We live in times unlike even those of us who wear many years have ever known. These last days, we find, take a grim toll on body and spirit. Many died, and many more walk wounded, broken by illness or dread, as though having abandoned hope of ever again living in peace.
We recognize the worst of sufferers by their resolute faces turned toward chaos because there is nowhere else to go. This chaos, the like of which we have never seen before in either scope or magnitude. This chaos, from which we can see little relief or solution ahead. It's a dismal landscape to wander and we feel every sad step of it. This is our post-pandemic world of shared grief, one which will never brag a declaration of victory. We will not have won, but we can survive.
We Need a Funeral
Deaths are all like that, of course - endings and darkness, and the pains that come with them. What we need is a funeral. We need to lay these sorrows to rest and raise a headstone over them - "Here lies the COVID-19 pandemic. It killed something carefree in us all, but we survived its deceitful malice. We survived." And then, once we have done thrown exultant handfuls of dirt into the grave, raise a toast.

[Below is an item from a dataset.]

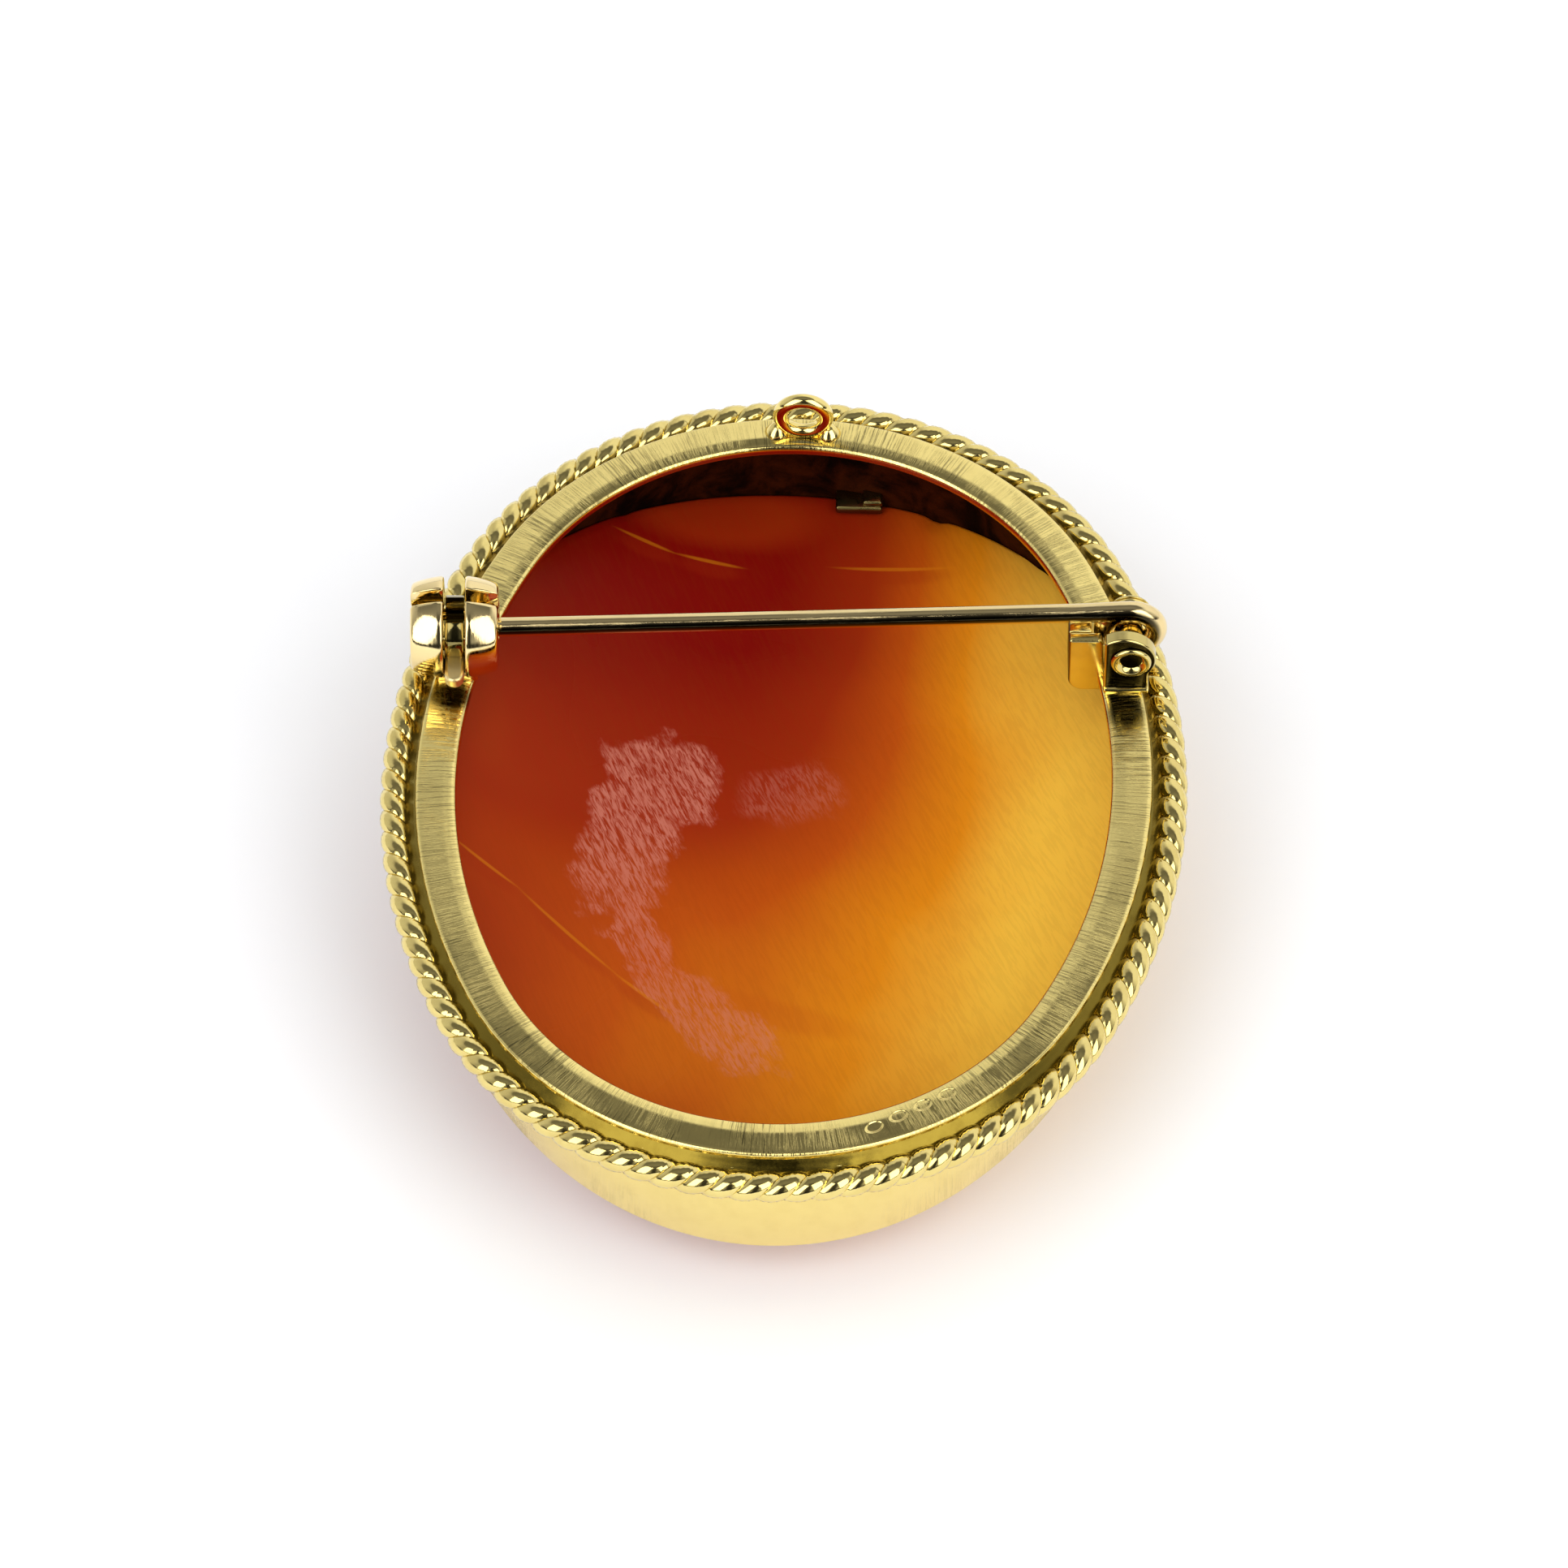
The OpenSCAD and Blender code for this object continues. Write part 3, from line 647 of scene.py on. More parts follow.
def shade_film_surface(f):
    """Brown cement and tarnish, almost black in places."""
    place = f.coords("Object", IN_MM)
    cloud = f.noise(place, 0.45, detail=5.0, rough=0.65, distort=0.5)
    return {
        "Base Color": f.mix(f.ramp(cloud, 0.35, 0.68), (0.0035, 0.0012, 0.0005), (0.040, 0.0075, 0.0015)),
        "Roughness": f.ramp(cloud, 0.3, 0.7, 0.6, 0.45),
        "Normal": f.bump(f.noise(place, 3.0, detail=4.0, rough=0.6), strength=0.4, distance=0.05),
        "Specular IOR Level": 0.03,
    }


def carving_surface(f):
    """The pale layer of the shell, with a little brown left in its hollows."""
    place = f.coords("Object", IN_MM)
    cloud = f.noise(place, 0.5, detail=4.0, rough=0.6)
    brown = scaled(colours().shell_amber, 0.8)
    return {
        "Base Color": f.mix(f.ramp(cloud, 0.5, 0.75, 0.0, 0.35), colours().carving, brown),
        "Roughness": f.ramp(cloud, 0.3, 0.7, 0.28, 0.42),
        "Normal": f.bump(f.noise(place, 6.0), strength=0.15, distance=0.05),
        "Subsurface Weight": 0.1,
        "Subsurface Scale": 0.001,
    }


def floor_surface(f):
    return {"Base Color": (*colours().floor, 1.0), "Roughness": 0.9, "Specular IOR Level": 0.2}


# ---------------------------------------------------------------- bezel


# offsets from the band's outer edge and heights from its top: the round of the edge, the slightly domed
# flat, and the round at the hollow
BAND_TOP = [
    (0.0, -0.26), (-0.02, -0.17), (-0.07, -0.10), (-0.15, -0.065), (-0.25, -0.050), (-0.45, -0.041),
    (-0.75, -0.026), (-1.05, -0.012), (-1.22, -0.004), (-1.32, 0.0), (-1.42, -0.004), (-1.60, -0.014),
    (-1.78, -0.026), (-1.88, -0.05), (-1.96, -0.10), (-2.02, -0.18),
]
# the seat that carries the rope, from its foot up to the band
ROPE_SEAT = [
    (0.1, -2.0), (0.1, -1.93), (0.12, -1.88), (0.36, -1.66), (0.40, -1.60), (0.40, -0.82), (0.36, -0.76),
    (0.30, -0.75), (0.06, -0.75), (0.0, -0.69),
]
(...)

We need do away with dread and panic. Every death leaves survivors wondering how to find a new firm place to stand. It's how surviving is done, and it is always done while grieving.
Actually, we already know exactly how, having gone to enough funerals during our long years of life to recognize them through song and rhythm, smell and flavor. We know how to preside over the coffin lid's close, over the scattering of ashes. We know how to walk away from the grave and lift faces toward a world still alive.
That's why we make love after a funeral. The love gives loud voice and firm action to the life that remains. It declares that no amount of death can defeat whatever life still holds for the breathing.
And When the Funeral is Over
We will never run out of threatening sorrows. Misfortune constantly lurks, but graveyards do not make nourishing homes. No one residing there thrives. We, the living, bear no fault for turning our backs to the tombs, even as we remember them.
There is no going back. What we've lost is gone forever, but if funerals perform any service at all, they let us leave sorrow and memory where they belong - behind us. They let us remember our living humanity, fully expecting to grin and grow again.
COVID-19 cannot dismantle our humanity unless we let it, unless we make our beds among the dead. If we breathe, we are meant to live, and so rediscover common ground and the joy of rebuilding. Look somebody full in the eye today. They are hurting, too.